Verse 7 strikes sharply at this unseemly pride. Who had created the differences among saints? Certainly not themselves. It is God who has made each just what he is. Or if it is a question of abilities, capacities, or spiritual gifts, we have not been originators of these, but receivers. And if simply having received them (from God, of course), then only thankful humility should be our response, not boasting as though one were a self-made being.
This spirit too had led to self-complacency and an emphasis on material advantage that virtually made them to "reign as kings." They were filled up with earthly things (Corinth means "satiated"), and "rich," but not in a practical spiritual sense. This show of material prosperity is unbecoming to the character of the Church of God, a people who trust a despised, rejected Lord, and wait for the time of His being exalted and reigning. They sought to reign before the time, and as Paul says, "without us," the apostles, who were willingly suffering with Christ.
Not that Paul did not deeply desire the day of reigning: he did indeed, and that both the Corinthians and the apostle might reign together; but God, not they, will introduce that day. Meanwhile, it is a day of testing of faith and patience.
But rather than exalting the apostles on earth, God had, in Paul's opinion, set them forth last, giving them the lowest place so far as this life is concerned, appointed to death, not to earthly honor. (It must not be forgotten, however, that the first shall be last, and the last first.) For they were in the limelight of the world's contempt and ridicule, a strange sight to angels and to men, willing to be fools in the world's estimation, for Christ's sake. This was practical experience, while the Corinthians would stop short at the position that was theirs as "wise in Christ," not choosing to accept the experience with it of suffering with Christ. In this real Christian experience the apostles were "weak" and "despised," but the Corinthians desired only the attractive side of the truth, with its strength and honor.
To make the precious truth of God known, the apostles were willing to sacrifice every temporal advantage, to the point even of hunger and thirst, lack of clothing, hard knocks, and being deprived of any assured place of dwelling.
And along with the proclaiming of the gospel of God, they laboured with their own hands rather than taking support from the Corinthians. When reviled, they returned blessing; persecuted, they quietly endured it; falsely represented, they used entreaty rather than indignant self-defence. Their treatment by the world was as though they were only garbage to be thrown out, or an undesirable accumulation to be scoured off a vessel. It is good to take note, however, of the expression "unto this day." This continues only through the present day of grace. What a change indeed when "the day of the Lord" comes!
If this did make the Corinthians ashamed, as no doubt it should, yet this was not the object of the apostle in so writing. Rather he was warning them, as a father who loved his children, of the dangers of their living in self-pleasing and self-complacency, the danger of their suffering loss at the judgment-seat of Christ because of living for present advantage rather than in view of eternity.

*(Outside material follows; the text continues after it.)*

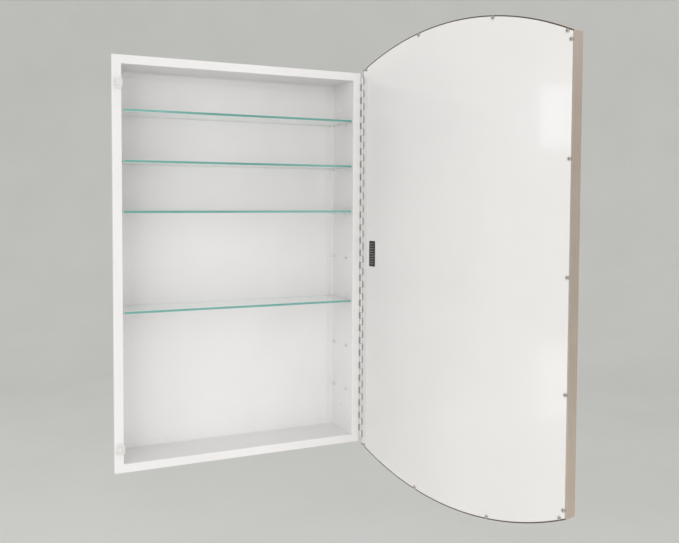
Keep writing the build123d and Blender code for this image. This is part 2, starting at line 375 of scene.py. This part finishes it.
def mirrorFinish(name, plan):
    finish = Finish(name)
    place = finish.closedPlace()
    x, y, z = finish.axes(place)
    x = x + (hingePlace.x - door["middle"])               # from here to the bevel: the pane's outline
    rise = abs(z) - door["archCentre"]
    fromSide = (door["half"] - plan["inset"]) - abs(x)
    fromArch = (door["archRadius"] - plan["inset"]) - finish.math("SQRT", x * x + rise * rise)
    inBevel = plan["bevelWidth"] - finish.math("MINIMUM", fromSide, fromArch)
    bevel = finish.between(inBevel, -0.3 * mm, 0.3 * mm)
    bevelLineShade = 1 - finish.between(abs(inBevel), 0.3 * mm, 1.1 * mm)
    haze = finish.between(finish.noise(place, 6, 5, 0.6), 0.45, 0.75)
    dust = finish.between(finish.noise(place, 900, 1), 0.70, 0.76)
    tone = finish.mix(haze, mirrorLook["silver"], mirrorLook["haze"])
    # partly painted sheen: the bevel is lighter
    tone = finish.mix(bevel, tone, mirrorLook["bevel"])
    # painted shade: a dark line along the start of the bevel
    tone = finish.mix(0.6 * bevelLineShade, tone, mirrorLook["bevelLineShade"])
    tone = finish.mix(0.25 * dust, tone, mirrorLook["dust"])
    return finish.close(finish.shader({
        "Base Color": tone, "Metallic": 1.0, "Roughness": 0.012 + 0.02 * haze + 0.05 * dust,
        "Coat Weight": 0.3, "Coat Roughness": 0.01}))


glassLook = {
    "face": (0.955, 0.985, 0.975),
    "smear": (0.930, 0.965, 0.955),
    "shadow": (0.950, 0.980, 0.970),
    "edge": (0.120, 0.340, 0.300),
    "edgeLight": (0.210, 0.480, 0.430),
    "seamed": (0.700, 0.785, 0.765),
    "seamedLight": (0.810, 0.870, 0.855),
}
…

For they were his own children in the faith, and their soul prosperity was his deep concern. He was not merely acting as an "instructor" as so many are inclined to do, communicating knowledge apart from a true interest in the state of the souls of those whom they instruct. The thousand of these are not worth the value of one man of God who has a father's heart. And having begotten them in Christ Jesus, through the gospel, he would not cease to care for them.
His entreaty in verse 16 that they should be followers of him, must be considered in its context. He certainly did not merely seek followers for himself, but urges them to follow his example of willing self-sacrifice for Christ's sake, rather than to be self-indulgent. This important object led him to send Timothy to Corinth (his beloved child in the faith also), one who met the requirement of verse 2 of faithfulness to the Lord. He was not sent to teach them any new thing, but to reaffirm the truth as Paul had given it, truth exemplified in Paul's ways which were "in Christ," and which Paul had consistently taught everywhere in every assembly. The same truth is applicable to all saints everywhere, and at all times.
But he knew that in Corinth some were puffed up in the vanity and pride of the flesh. He does not single them out, but holds the assembly as such responsible for the condition. They thought to have things their own way, counting on no intervention by Paul. But he would come, he says, if the Lord will, and would show up what was merely speech, and what was true power. "For the kingdom of God is not in word, but in power." How deeply important a matter is this sober, sound, discerning spiritual power.
And He gives them the choice as to how he should come to them -- whether with a rod, that is, with sharp, chastening apostolic authority; or in love and the spirit of meekness. In the former, certainly love would not be lacking, but it could not be free and affectionate in its expression. And meek submission would be out of place where judgment of evil is required.